A non-conforming loan doesn’t meet the requirements of a conforming loan. Jumbo loans are non-conforming since they exceed a max loan limit, but there are other reasons a loan might be non-conforming such as the property type it’s used for. 

Non-conforming loans can have a higher interest rate, but not always. 

With a credit score that’s on the lower end, you could try a non-conforming loan. 

How Does a Jumbo Loan Work?

If you’re trying to buy an expensive home, you’re probably going to have to go through a significantly more stringent underwriting process because there’s more credit risk for the lender with a jumbo loan. This risk is not only due to the fact that the loans aren’t guaranteed by Fannie Mae or Freddie Mac but also because there’s more money involved. 

The minimum requirements for a jumbo loan have gotten stricter since 2008, which is true of traditional mortgages. 

You’ll need at least a 700 as far as your credit score, and you need to demonstrate a very low debt-to-income (DTI) ratio. The DTI should be less than 43% and preferably closer to 36%. 

Even though a jumbo loan is non-conforming, it still has to fall into the guidelines of a qualified mortgage based on guidelines set by the Consumer Financial Protection Bureau. A qualified mortgage, by these standards, is one with a lending system that follows a set of rules, like the 43% DTI. 

You’ll have to show that you have cash reserves so you can cover your payments, and the income levels and amount of reserves depend on the size of the loan. 

You’ll have to show 30 days of pay stubs and your W2 tax forms for two years. 

If you’re self-employed, you’ll have to show even more. You’ll need to show your tax returns for at least the past two years and at least 60 days of your bank statements. 

You’ll have to demonstrate that you have provable liquid assets and cash reserves that are going to be equal to six months of your mortgage payments. You’ll have to show the lender documents on any other loans you hold and proof that you own non-liquid assets. 

In the past, you were required to put a 30% down payment on a property using a jumbo loan, compared to the standard for conventional mortgages, which is 20%. Now, you may be able to make less of a down payment. 

Who Should Consider a Jumbo Loan?

How much you can borrow for any loan is going to depend on your personal financial situation, but you should only consider a jumbo loan in most cases if you’re a high-income earner. That means you’re someone who makes between $250,000 and $500,000 a year. 

Jumbo loans are usually reserved for borrowers who earn a lot of money but without a lot of assets accumulated yet, like millions of dollars in cash in the bank. 

You might not have the cash available to buy such an expensive home, but you might have a good credit score in addition to a high income. 

Appraisals

Your lender might require, in addition to the standard appraisal for any mortgage, a second appraisal. This is a second opinion appraisal required to make sure of the property’s market value. 

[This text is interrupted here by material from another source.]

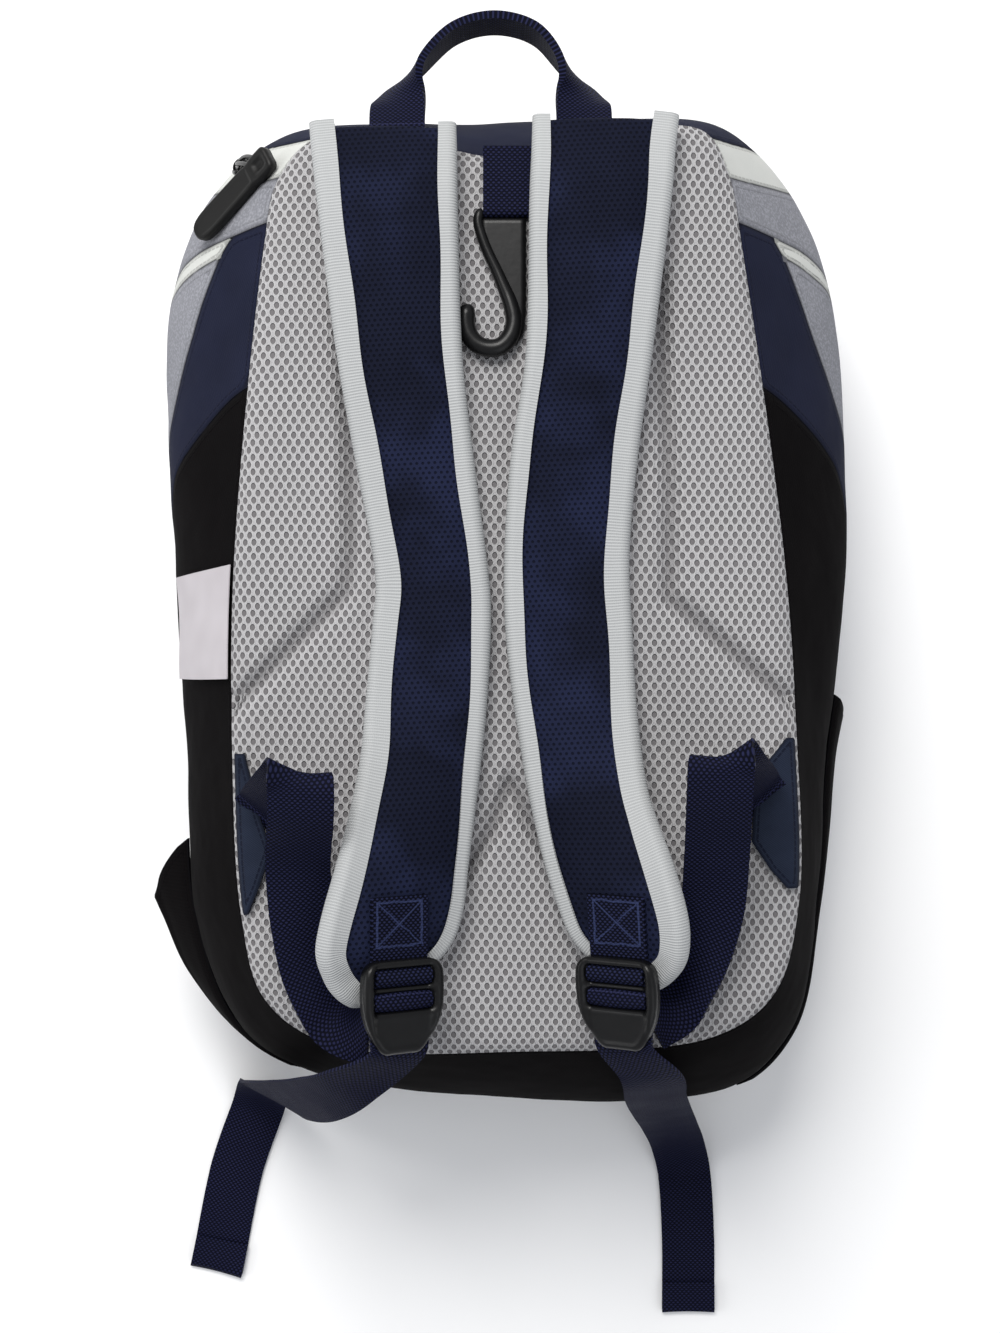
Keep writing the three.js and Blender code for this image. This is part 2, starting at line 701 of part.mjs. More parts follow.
function ladderLock(frame) {
  const half = ladderLockWidth / 2;
  const endHalf = half * 0.55;
  const slotHalf = half - railWidth;
  const slotsEnd = lockStart + rimLength + slotLength * 2 + dividerLength;
  const shape = new THREE.Shape([
    [-half + cornerCut, lockStart], [half - cornerCut, lockStart], [half, lockStart + cornerCut],
    [half, slotsEnd], [endHalf, lockEnd], [-endHalf, lockEnd],
    [-half, slotsEnd], [-half, lockStart + cornerCut],
  ].map(([x, y]) => new THREE.Vector2(x, y)));
  for (let slot = 0; slot < 2; slot += 1) {
    const from = lockStart + rimLength + slot * (slotLength + dividerLength);
    shape.holes.push(new THREE.Path([
      [-slotHalf, from], [-slotHalf, from + slotLength], [slotHalf, from + slotLength], [slotHalf, from],
    ].map(([x, y]) => new THREE.Vector2(x, y))));
  }
  const geometry = new THREE.ExtrudeGeometry(shape, { depth: ladderLockThickness, bevelEnabled: false });
  const placement = new THREE.Matrix4().makeBasis(frame.outward, frame.down, frame.face);
  geometry.applyMatrix4(placement.setPosition(placeAt(frame, 0, 0, lockBase)));
  return fromSolid(toSolid(geometry));
}

// Stitched tab: two layers of webbing on the pad, looped up into the first slot.
function buckleTab(frame) {
  const slotClear = 1;
  const loopStart = lockStart + rimLength + slotClear;
  const loopEnd = lockStart + rimLength + slotLength - slotClear;
  const loopTop = lockBase + webbingThickness;
  const tabTop = seamGap + webbingThickness;
  const profile = [
    [-tabLength / 2, seamGap], [loopEnd, seamGap], [loopEnd, loopTop],
    [loopStart, loopTop], [loopStart, tabTop], [-tabLength / 2, tabTop],
  ];
  return loft([-1, 1].map((side) => profile.map(([along, up]) => (
    placeAt(frame, side * (webbingWidth / 2 - seamGap), along, up)
  ))));
}

// Share of the strap's table at which the tab is stitched on.
const tabPosition = 0.747;

// Routes of the lower webbing from the anchor wing over its crest to the ladder
// lock, and of the tails from the ladder lock down to the surface.
const loopRoutes = {
  left: [
    [-0.7, -0.415, 1.028, -45, -5],
    [-0.64, -0.375, 1.12, -42, 0],
    [-0.57, -0.325, 1.22, -32, 0],
    [-0.535, -0.3, 1.275, -19, 0],
    [-0.527, -0.315, 1.29, -14, 0],
    [-0.528, -0.37, 1.27, -6, 0],
    [-0.548, -0.475, 1.15, 2, 0],
    [-0.54, -0.585, 1.1, 8, -10],
    [-0.515, -0.68, 1.065, 25, -20],
    [-0.46, -0.755, 1.06, 55, -20],
  ],
  right: [
    [0.705, -0.39, 1.026, -135, -5],
    [0.645, -0.345, 1.12, -140, 0],
    [0.58, -0.3, 1.22, -150, 0],
    [0.54, -0.27, 1.275, -161, 0],
    [0.532, -0.285, 1.29, -166, 0],
    [0.53, -0.34, 1.27, -174, 0],
    [0.535, -0.45, 1.17, -182, 0],
    [0.53, -0.555, 1.1, -188, -10],
    [0.495, -0.65, 1.065, -205, -20],
    [0.44, -0.725, 1.06, -235, -20],
  ],
};
const tailRoutes = {
  left: [
    [-0.43, -0.885, 1.07, -35, -25],
    [-0.523, -0.93, 0.93, -45, -12],
    [-0.63, -0.975, 0.68, -40, 0],
    [-0.735, -1.02, 0.34, -28, 0],
    [-0.78, -1.055, 0.1, -22, 0],
    [-0.81, -1.11, 0, -14, 0],
    [-0.875, -1.24, 0, -14, 0],
    [-0.94, -1.467, 0, -14, 0],
  ],
  right: [
    [0.372, -0.865, 1.07, 12, 25],
    [0.4, -0.93, 0.9, 10, 12],
    [0.445, -1.01, 0.6, 8, 0],
    [0.5, -1.1, 0.28, 6, 0],
    [0.545, -1.18, 0.08, 4, 0],
    [0.57, -1.25, 0, 0, 0],
    [0.583, -1.4, 0, 0, 0],
    [0.583, -1.56, 0, 0, 0],
  ],
};

// End of the lower webbing under the strap's tip, as a place in the tab's frame.
const loopEndOut = 7;
const loopEndBack = 5;
const loopEndDrop = 10.5;

// Wings that anchor the lower webbing, on the padded face beside the seam:
// x as a share of half the width, y of half the length.
const wingOutlines = {
  left: [[-0.709, -0.275], [-0.662, -0.4], [-0.635, -0.453], [-0.667, -0.52], [-0.701, -0.575]],
  right: [[0.744, -0.245], [0.657, -0.315], [0.647, -0.438], [0.697, -0.49], [0.744, -0.525]],
};

function anchorWing(outline, side) {
  const steps = 2;
  const insetFromSeam = 1.5;
  const standOff = 1;
  const seamX = (y) => {
    const seam = outlines.back;
    let nearest = seam.getPoint(0);
    for (let step = 0; step < outlineSteps * 4; step += 1) {
      const point = seam.getPoint(step / outlineSteps / 4);
      if (Math.sign(point.x) === side && Math.abs(point.y - y) < Math.abs(nearest.y - y)) {
        nearest = point;
      }
    }
    return nearest.x;
  };
  const grid = outline.map(([x, y]) => Array.from({ length: steps + 1 }, (_, step) => {
    const across = mix(seamX(y * halfLength) - side * insetFromSeam, x * halfWidth, step / steps);
    return new THREE.Vector3(across, y * halfLength, panelHeight(across, y * halfLength) + standOff);
  }));
  const directions = grid.map((row) => row.map(() => new THREE.Vector3(0, 0, 1)));
  return mainBody(toSolid(clothSheet(grid, directions, clothWall)).subtract(paddedPanel(seamGap)));
}

for (const [name, side] of [["left", -1], ["right", 1]]) {
  const rows = strapTables[name];
  const frames = strapFrames(rows);
  const binding = strapBinding(frames, 0);
  const pad = toSolid(strapPad(frames)).subtract(toSolid(strapBinding(frames, seamGap)));
  const frame = strapTab(rows, tabPosition);
  const across = frame.outward.clone().multiplyScalar(side);
  const underLock = seamGap + webbingThickness / 2;
  const tail = [
    { point: placeAt(frame, 0, slotTwo, underLock), across },
    { point: placeAt(frame, 0, lockEnd, underLock), across },
    ...tapeRows(tailRoutes[name]),
  ];
  tail.forEach(({ point }) => point.setZ(Math.max(point.z, webbingThickness / 2)));
  const loop = tapeRows(loopRoutes[name]);
  loop.push({
    point: placeAt(frame, loopEndOut, lockEnd - loopEndBack, -loopEndDrop),
    across: frame.face.clone().sub(frame.down),
  });
  const tapeRoom = toSolid(tape(loop, webbingWidth, webbingThickness + seamGap * 2));
  addPart(name + "_strap_pad", fromSolid(mainBody(pad)), navy);
  addPart(name + "_strap_binding", binding, offWhite);
  addPart(name + "_buckle_tab", buckleTab(frame), webbingNavy);
  addPart(name + "_ladder_lock", ladderLock(frame), black, 0.45);
  addPart(name + "_lower_webbing", tape(loop, webbingWidth, webbingThickness), webbingNavy);
  addPart(name + "_webbing_tail", tape(tail, webbingWidth, webbingThickness), webbingNavy);
  addPart(name + "_anchor_wing", fromSolid(anchorWing(wingOutlines[name], side).subtract(tapeRoom)), navy);
}

// Carry handle: a doubled strip of webbing whose ends are flat on the yoke and
// which stands on its edge over the arch.
const handleRoute = tapeRows([
  [-0.3, 0.88, 1.008, 0, 0],
  [-0.3, 0.935, 0.965, 0, 10],
  [-0.29, 0.98, 0.925, 0, 50],
  [-0.245, 1.025, 0.905, 20, 82],
  [-0.15, 1.09, 0.9, 40, 90],
  [-0.04, 1.11, 0.9, 90, 90],
  [0.07, 1.09, 0.9, 140, 90],
  [0.145, 1.03, 0.905, 160, 82],
  [0.19, 0.98, 0.925, 180, 50],
  [0.2, 0.935, 0.965, 180, 10],
  [0.2, 0.88, 1.008, 180, 0],
]);
addPart("carry_handle", tape(handleRoute, handleWidth, handleThickness), webbingNavy);

// Fence hook: a flat plastic J on a stitched loop of webbing between the straps.
const hookLoopTop = 0.852;
const hookLoopBottom = 0.722;
const hookLoopX = 0.014;
const hookBendX = -0.062;
const hookBendY = 0.526;
const hookWebShare = 0.68;

function flatPlate(points, thickness) {
  const shape = new THREE.Shape(points.map(([x, y]) => new THREE.Vector2(x, y)));
  const geometry = new THREE.ExtrudeGeometry(shape, { depth: thickness, bevelEnabled: false });
  geometry.translate(0, 0, harnessBase);
  return fromSolid(toSolid(geometry));
}

function hookLoop() {
  const left = hookLoopX * halfWidth - webbingWidth / 2;
  const right = left + webbingWidth;
  const top = hookLoopTop * halfLength;
  const bottom = hookLoopBottom * halfLength;
  const corners = [[left, top], [left, bottom], [right, bottom], [right, top]];
  return flatPlate(corners, webbingThickness * 2);
}

function fenceHook() {
  const x = hookBendX * halfWidth;
  const y = hookBendY * halfLength;
  const outer = hookBend + hookBar;
  const arcSteps = 10;
  const sweep = Math.PI * 1.08;
  const arc = (radius, from, to) => Array.from({ length: arcSteps + 1 }, (_, step) => {
    const angle = mix(from, to, step / arcSteps);
    return [x + radius * Math.cos(angle), y + radius * Math.sin(angle)];
  });
  const top = hookLoopBottom * halfLength - seamGap;
  const left = hookLoopX * halfWidth - webbingWidth / 2;
  const right = left + webbingWidth * hookWebShare;
  return flatPlate([
    [left, top],
    [left, top - hookBar],
    [left + hookBar, top - hookBar * 2.6],
    ...arc(hookBend, 0, -sweep),
    ...arc(outer, -sweep, 0),
    [right, top - hookBar * 2],
    [right, top],
  ], hookThickness);
}

addPart("hook_webbing", hookLoop(), webbingNavy);
addPart("fence_hook", fenceHook(), black, 0.4);

// Zip puller and slider, parked where the main zipper meets the left seam.
const sliderPlace = { around: 17.35, rise: 0.75 };
const pullerFrom = { around: 17.5, rise: 0.93 };
const pullerTo = { around: 16.42, rise: 0.73 };
const pullerClear = 4.8;

function zipSlider() {
  const normal = bodyNormal(sliderPlace.around, sliderPlace.rise);
  const along = bodyPoint(sliderPlace.around + 0.1, sliderPlace.rise)
    .sub(bodyPoint(sliderPlace.around - 0.1, sliderPlace.rise)).normalize();
  const side = normal.clone().cross(along).normalize();
  const base = bodyPoint(sliderPlace.around, sliderPlace.rise).addScaledVector(normal, seamGap);
  const half = sliderSize / 2;
  const topHalf = half * 0.6;
  const section = [[-half, 0], [half, 0], [topHalf, half], [-topHalf, half]];
  return loft([-half, half].map((offset) => section.map(([a, b]) => base.clone()
    .addScaledVector(along, offset).addScaledVector(side, a).addScaledVector(normal, b))));
}

function zipPuller() {
  const ends = [pullerFrom, pullerTo].map(({ around, rise }) => (
    bodyPoint(around, rise).addScaledVector(bodyNormal(around, rise), pullerClear)
  ));
  const along = ends[1].clone().sub(ends[0]).normalize();
  const out = bodyNormal((pullerFrom.around + pullerTo.around) / 2, (pullerFrom.rise + pullerTo.rise) / 2);
  const side = out.clone().cross(along).normalize();
  const face = along.clone().cross(side).normalize();
  const half = pullerWidth / 2;
  const sections = table(["share", "width"], [
    [0, 0.45], [0.05, 0.85], [0.12, 1], [0.88, 1], [0.95, 0.85], [1, 0.45],
  ]);
  const corners = [[-1, -1], [1, -1], [1, 1], [-1, 1]];
  const middle = ends[0].clone().lerp(ends[1], 0.5);
  return loft(sections.map(({ share, width }) => corners.map(([s, f]) => middle.clone()
    .addScaledVector(along, (share - 0.5) * pullerLength)
    .addScaledVector(side, s * width * half)
    .addScaledVector(face, f * pullerThickness / 2))));
}

addPart("zip_slider", fromSolid(toSolid(zipSlider()).subtract(bodyRoom)), black, 0.4);
addPart("zip_puller", zipPuller(), black, 0.5);

export default bag;
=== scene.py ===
"""Looks of a youth bat backpack that lies face down, with its harness up."""

import math

import bmesh
import bpy
import numpy as np
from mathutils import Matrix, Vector, noise


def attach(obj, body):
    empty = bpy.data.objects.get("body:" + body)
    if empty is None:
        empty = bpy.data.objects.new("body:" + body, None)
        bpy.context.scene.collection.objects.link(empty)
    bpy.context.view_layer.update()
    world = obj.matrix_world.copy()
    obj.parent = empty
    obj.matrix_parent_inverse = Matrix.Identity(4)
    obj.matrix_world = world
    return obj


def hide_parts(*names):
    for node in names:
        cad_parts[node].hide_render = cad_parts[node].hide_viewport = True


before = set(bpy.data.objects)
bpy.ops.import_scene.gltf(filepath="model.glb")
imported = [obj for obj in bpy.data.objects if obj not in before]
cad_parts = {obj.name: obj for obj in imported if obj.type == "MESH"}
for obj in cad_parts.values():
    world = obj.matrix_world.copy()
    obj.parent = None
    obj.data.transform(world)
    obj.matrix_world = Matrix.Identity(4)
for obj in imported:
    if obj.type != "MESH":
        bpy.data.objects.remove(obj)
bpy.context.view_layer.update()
mm = 0.001


# The photographer's stand: a camera that hangs 950 mm above the table and looks
# straight down, a pale table top, a large soft light behind the top of the bag
# and weaker ones at the other end and at the left.
camera_lens = bpy.data.cameras.new("camera")
camera_lens.sensor_width = 36
camera_lens.lens = 53.37
camera_lens.clip_start = 0.01
camera = bpy.data.objects.new("camera", camera_lens)
camera.location = (-3.7 * mm, -24 * mm, 950 * mm)
bpy.context.collection.objects.link(camera)
bpy.context.scene.camera = camera
bpy.context.scene.view_settings.view_transform = "Standard"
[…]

Finally, you can expect if you’re going to get a jumbo loan that, you’re going to pay higher closing costs. You’ll need to pay more in closing costs because of the in-depth verification process that’s required for a jumbo loan compared to the process for a conventional mortgage. A lender will usually charge a higher percentage of the overall purchase price for the costs of loan origination. 

If you have even a bit of doubt about your ability to meet the qualification requirements for a jumbo loan, it could be the wrong option for you.